GALERIAS, SHOPPINGS E INTELIGÊNCIAS: PORQUE A ESQUERDA NUNCA PESQUISA SOBRE O MELHOR LUGAR PARA SE PANFLETAR?
Deixa eu contar uma história sobre como o conservadorismo na esquerda é contraproducente. Senta que lá vem história.
Quarenta anos atrás, um jovem entrou na militância. Era o período da ditadura, panfletar era difícil e perigoso, a cidade do Rio era muito diferente. Um dos locais escolhidos por esse jovem, na época, era em frente a uma galeria em Copacabana.
Fazia todo sentido. Há quarenta anos, as galerias eram essenciais para o cotidiano da cidade. Era outro tempo, o único shopping da cidade era o Shopping do Méier e o Rio Sul ainda demoraria alguns anos para ser lançado. Antes dos shoppings, as galerias eram os maiores pontos de venda. Ademais, eram importantes para a própria locomoção na cidade e como ponto de encontro.
Mas isso há quarenta anos.
Contudo, esse “jovem” continua na militância, sendo um “grande capa”. Hoje, seus seguidores continuam indo à mesma galeria durante a campanha, fazer panfletagem da mesma forma, acreditando ser um excelente ponto de panfletagem. Será?
Bem, deixa eu contar outra história sobre esse assunto. Um dos principais pontos de panfletagem da cidade é a Praça Saens Peña. Ali, se reúnem diversas candidaturas, a maioria “de esquerda”, para disputar o eleitorado dos pedestres. Eu diria que o resultado é pífio mas continuamos fazendo isso.
Nas eleições passadas, dois anos atrás, um colega de campanha um dia me conta algo “incrível”. Ele e o candidato para quem fazíamos campanha resolveram se deslocar 500 metros da Saens Peña até a frente do Shopping Tijuca. “É inacreditável, Caio, como é muito melhor que na Saens Peña: faziam fila para fotografar com ele, mas, óh, não conta para as outras campanhas”.
O objetivo desse texto, obviamente, não é defender que se faça campanhas na frente de shoppings centers. Para isso, bastaria duas frases. Eu queria conversar com vocês sobre inteligência, ou seja, a forma de acumular e usar conhecimentos para resolver problemas. Não vou super-dividir isso ou falar sobre teorias que sequer concordo por completo. Vou partir do problema para pensar a questão.
Qual a forma de inteligência utilizada para se definir que a frente da galeria era um bom lugar de panfletagem? Bem, a inteligência prática de uma pessoa fossilizada por quarenta anos. Não era a inteligência coletiva(que sempre é mais valorosa), mas individual. Não era a inteligência informada(que nem sempre é mais valorosa), mas a prática e defasada.

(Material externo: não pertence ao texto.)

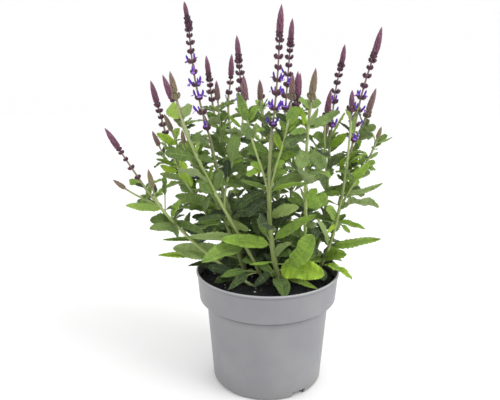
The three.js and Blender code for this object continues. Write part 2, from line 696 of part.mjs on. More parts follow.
// A planned leaf reaches from its stem to its tip along an arc that bends by its droop.
function plannedLeaf(name, [height, tip, width, droop, stalk], shift) {
  const line = lines.get(name);
  const root = line.getPoint(placeAtHeight(line, height));
  const toFront = vec(front.at).sub(vec(tip)).normalize();
  const chord = vec(tip).addScaledVector(toFront, shift).sub(root);
  const half = (Math.max(Math.abs(droop), 1) * degrees) / 2;
  const heading = Math.atan2(chord.y, chord.x) / degrees;
  const rise = Math.atan2(chord.z, Math.hypot(chord.x, chord.y)) / degrees + droop / 2;
  const length = (chord.length() * half) / Math.sin(half);
  const roll = rollToLight(new THREE.Vector3(root.x / 200, -1, 0.5), heading, rise - droop / 2);
  const corners = length < blade.simpleLength ? 3 : 4;
  return { root, heading, rise, droop, roll, length, width, stalk, fold: blade.plannedFold, corners };
}

// Opposite pairs of leaves, each pair square to the one below, long at the foot and short at the top.
function ruledLeaves(item, seed) {
  const line = lines.get(item.name);
  const isShoot = item.at !== undefined;
  const next = drawer(seed);
  const spread = (size) => (next() - 0.5) * size;
  const firstTurn = next() * 180;
  const leaves = [];
  for (let k = 0; k < item.pairs; k++) {
    const share = (k + 0.5) / item.pairs;
    const root = line.getPoint(lerp(...(isShoot ? ruled.shootSpan : ruled.span), share));
    for (let side = 0; side < 2; side++) {
      const heading = firstTurn + k * 90 + side * 180 + spread(ruled.turnSpread);
      const length = (isShoot ? ruled.shootLength : lerp(...ruled.length, share)) * (0.85 + 0.3 * next());
      const rise = lerp(...ruled.rise, share) + spread(ruled.riseSpread);
      const droop = lerp(...ruled.droop, share) + spread(ruled.droopSpread);
      const light = new THREE.Vector3(root.x, root.y, 0).normalize().multiplyScalar(0.9).add(up);
      const roll = rollToLight(light, heading, rise - droop / 2) + spread(ruled.rollSpread);
      const stalk = isShoot ? ruled.shootStalk : lerp(...ruled.stalk, share);
      const width = length * lerp(...ruled.width, share);
      const fold = blade.ruledFold;
      leaves.push({ root, heading, rise, droop, roll, length, width, stalk, fold, corners: 3 });
    }
  }
  return leaves;
}

function roomyLeaf(name, row) {
  const tried = front.shifts.map((shift) => plannedLeaf(name, row, shift));
  const found = tried.find((leaf) => isClear(leaf, plantOf(name)));
  return found ?? settled(tried[0], plantOf(name), plannedTries);
}

function placedLeaves() {
  const placed = [];
  const put = (leaf, plant) => {
    if (!leaf) return;
    addObstacle(leafSamples(leaf), 0, plant, leaf.root, false);
    placed.push({ ...leaf, plant });
  };
  for (const [name, rows] of Object.entries(plannedLeaves)) {
    for (const row of rows) put(roomyLeaf(name, row), plantOf(name));
  }
  [...stems, ...shoots].forEach((item, i) => {
    for (const leaf of ruledLeaves(item, i * 7 + 3)) {
      put(settled(leaf, plantOf(item.name), ruledTries), plantOf(item.name));
    }
  });
  return placed;
}

// ---------------------------------------------------------------- flower spikes

// The rings of a spike from its foot up: the bare line, each whorl's calyces, and the tight bud tip.
function spikeRings(item, length) {
  const { neckRise, topSize, firstShare, shareStep, budStep, whorlRoom } = spikeForm;
  const cone = Math.min(item.cone, length - (item.whorls ? whorlRoom : 2));
  const rings = [{ kind: "line", at: 0 }];
  const shares = Array.from({ length: item.whorls }, (_, j) => firstShare + shareStep * (item.whorls - j));
  const total = shares.reduce((a, b) => a + b, 0);
  let at = 1;
  shares.forEach((share, rank) => {
    const size = lerp(1, topSize, rank / Math.max(item.whorls - 1, 1));
    rings.push({ kind: "line", at });
    rings.push({ kind: "calyces", at, step: rank, size });
    rings.push({ kind: "line", at: at + neckRise * size });
    at += (share / total) * (length - cone - 1);
  });
  const steps = Math.max(Math.round(cone / budStep), 3);
  for (let i = 0; i < steps; i++) {
    rings.push({ kind: "buds", at: length - cone * (1 - i / steps), share: i / steps, step: i, cone });
  }
  rings.push({ kind: "tip", at: length });
  return rings;
}

// A bud cone's radius at a share of its height, before its buds stand out of it.
function coneRadius(cone, share) {
  const swell = Math.sin(Math.PI * (0.16 + 0.84 * share)) ** 0.6;
  return (spikeForm.girth * cone - 0.1) * swell;
}

// Six corners go round a spike. Every other one is a calyx or a raised bud, and they change places from
// ring to ring.
function spikeSolid(item) {
  const [foot, tip] = [vec(item.top), vec(item.tip)];
  const along = tip.clone().sub(foot).normalize();
  foot.addScaledVector(along, joinGap);
  const { across, over } = squareTo(along);
  const rings = spikeRings(item, foot.distanceTo(tip));
  const outwards = (corner) => {
    const turn = corner * 60 * degrees;
    return across.clone().multiplyScalar(Math.sin(turn)).addScaledVector(over, Math.cos(turn));
  };
  const body = limb(6, rings.length - 1, true, (i, a, b) => {
    const ring = rings[i];
    const middle = foot.clone().addScaledVector(along, ring.at);
    if (ring.kind === "tip" || (a === 0 && b === 0)) return middle;
    const corner = Math.round(Math.atan2(a, b) / (60 * degrees));
    const outward = outwards(corner);
    if (ring.kind === "line") return middle.addScaledVector(outward, spikeForm.line);
    const isRaised = (corner + ring.step) % 2 !== 0;
    if (ring.kind === "calyces") {
      const rise = isRaised ? spikeForm.calyxRise : spikeForm.waistRise;
      const reach = isRaised ? spikeForm.calyxReach : spikeForm.waist;
      return middle.addScaledVector(along, ring.size * rise).addScaledVector(outward, ring.size * reach);
    }
    const swollen = isRaised ? spikeForm.raised : spikeForm.sunk;
    return middle.addScaledVector(outward, coneRadius(ring.cone, ring.share) * swollen);
  });
  const inFlower = rings.filter((ring) => ring.kind === "calyces" && ring.step < item.open);
  const flowers = inFlower.flatMap((ring) => {
    const middle = foot.clone().addScaledVector(along, ring.at + spikeForm.neckRise * ring.size * 0.8);
    const corners = ring.step % 2 ? [0, 2] : [1, 3];
    return corners.map((corner) => flowerSolid(middle, outwards(corner), along));
  });
  return wasm.Manifold.union([body, ...flowers]);
}

// An open flower reaches out of its calyx and arches up into its hood.
function flowerSolid(middle, outward, along) {
  const { across, over } = squareTo(outward);
  return limb(3, 2, true, (ring, a, b) => {
    const [reach, rise, wide] = flowerForm[ring];
    const centre = middle.clone().addScaledVector(outward, reach).addScaledVector(along, rise);
    return centre.addScaledVector(across, a * wide).addScaledVector(over, b * wide);
  });
}

// ---------------------------------------------------------------- assembly

const finish = {
  pot: new THREE.MeshStandardMaterial({ color: 0x97979b, roughness: 0.55, metalness: 0 }),
  soil: new THREE.MeshStandardMaterial({ color: 0x1b1a1c, roughness: 0.95, metalness: 0 }),
  foliage: new THREE.MeshStandardMaterial({ color: 0x5d8432, roughness: 0.6, metalness: 0 }),
  spike: new THREE.MeshStandardMaterial({ color: 0x6b3f5c, roughness: 0.7, metalness: 0 }),
};

const salvia = new THREE.Group();
salvia.add(meshOf("pot", makePot(), finish.pot));
salvia.add(meshOf("soil", makeSoil(), finish.soil));

// One leafy stem with its side shoots and leaves.
function leafyStem(stem, leaves) {
  const radii = stem.name === "centre" ? stemRadius.thick : stemRadius.main;
  const main = stemSolid(lines.get(stem.name), radii, 6, soil.holeDepth);
  const side = shoots.filter((shoot) => shoot.on === stem.name);
  const limbs = side.map((shoot) => {
    const line = lines.get(shoot.name);
    const steps = Math.max(Math.round(line.getPoint(0).distanceTo(line.getPoint(1)) / 32), 2);
    return stemSolid(line, stemRadius.shoot, steps, 0);
  });
  const blades = leaves.filter((leaf) => leaf.plant === stem.name).map(leafSolid);
  return wasm.Manifold.union([main, ...limbs, ...blades]);
}

const leaves = placedLeaves();
for (const stem of stems) salvia.add(meshOf(`stem_${stem.name}`, leafyStem(stem, leaves), finish.foliage));
for (const item of [...stems, ...shoots]) {
  salvia.add(meshOf(`spike_${item.name}`, spikeSolid(item), finish.spike));
}

export default salvia;
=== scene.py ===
import bpy
import bmesh
import json
import math
import time
import numpy as np
from itertools import product
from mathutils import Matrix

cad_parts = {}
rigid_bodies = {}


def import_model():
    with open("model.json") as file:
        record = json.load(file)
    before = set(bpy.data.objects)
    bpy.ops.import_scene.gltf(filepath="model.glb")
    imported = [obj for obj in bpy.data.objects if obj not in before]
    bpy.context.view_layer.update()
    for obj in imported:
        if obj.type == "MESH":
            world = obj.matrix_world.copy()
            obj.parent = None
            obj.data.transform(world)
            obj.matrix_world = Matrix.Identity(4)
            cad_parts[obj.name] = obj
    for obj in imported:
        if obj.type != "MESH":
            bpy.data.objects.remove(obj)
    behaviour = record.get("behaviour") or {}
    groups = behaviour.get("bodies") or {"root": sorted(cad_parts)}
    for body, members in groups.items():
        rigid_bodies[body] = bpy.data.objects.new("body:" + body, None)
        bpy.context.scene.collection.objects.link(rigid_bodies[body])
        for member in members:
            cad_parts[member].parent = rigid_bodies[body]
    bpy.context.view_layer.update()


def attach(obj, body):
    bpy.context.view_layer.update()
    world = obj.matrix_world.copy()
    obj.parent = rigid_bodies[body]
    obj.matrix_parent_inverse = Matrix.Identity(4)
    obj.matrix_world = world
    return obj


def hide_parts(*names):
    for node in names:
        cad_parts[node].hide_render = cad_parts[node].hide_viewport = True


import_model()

# A flowering salvia in its grower's pot. The plan is in millimetres, as a gardener would measure it,
# and mm turns it into Blender's metres. -Y is the plant's front.
mm = 0.001
started = time.time()


def report(stage):
    print(f"{stage}: {time.time() - started:.0f} s, {len(bpy.data.objects)} objects")


view = {"place": (-0.0237, -0.7575, 0.4587), "tiltDown": 15.32, "lens": 43.2, "sensor": 36, "nearest": 0.01}


def setCamera():
    bpy.ops.object.camera_add(location=view["place"], rotation=(math.radians(90 - view["tiltDown"]), 0, 0))
    camera = bpy.context.object
    camera.data.lens = view["lens"]
    camera.data.sensor_width = view["sensor"]
    camera.data.clip_start = view["nearest"]
    bpy.context.scene.camera = camera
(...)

Por que? Sério, gente, entre todos os motivos do mundo, porque uma forma tão ineficiente de se definir algo tão importante foi feito em uma forma de inteligência tão inadequada?
Notem, o exemplo “galeria vs shoppings” nem é desconhecido pela esquerda. Qualquer pessoa que discuta urbanismo na academia se deparou com algum conhecimento acumulado sobre o assunto. Livros e mais livros, correlações com direito à cidade e tudo mais. Esse conhecimento simplesmente não foi aplicado às eleições.
Como ninguém nunca fez uma pesquisa sobre o melhor lugar para se panfletar? Como nunca houve um processo coletivo qualquer onde as pessoas partilhassem experiências para pensar coletivamente o melhor lugar? Como não existe nenhum acúmulo de conhecimento sobre o assunto, além da memória de meia dúzia de militantes? Como isso é tratado como um segredo?
Bem, porque nada pode ser mais inadequado para achar soluções que a burocracia e aristocracia. O princípio da burocracia é a não resolução de problemas. O princípio da aristocracia é a autorreprodução. Nada disso envolve transformações profundas, justamente o oposto: “saber” essas coisas gera um micropoder que reproduz a aristocracia partidária. Por isso não é bem visto compartilhar essas informações. E por isso não é bem visto produzir conhecimento objetivos sobre esse tema, como uma pequisa. Conhecimentos objetivos e partilhados desmoronam aristocracias.
E, assim, o eterno objetivo de permanência nos mantem na inteligência pela tradição, uma forma de fazer anterior à estatística. Na era em que a estatística começa a se curvar ao Big Data. É de chorar.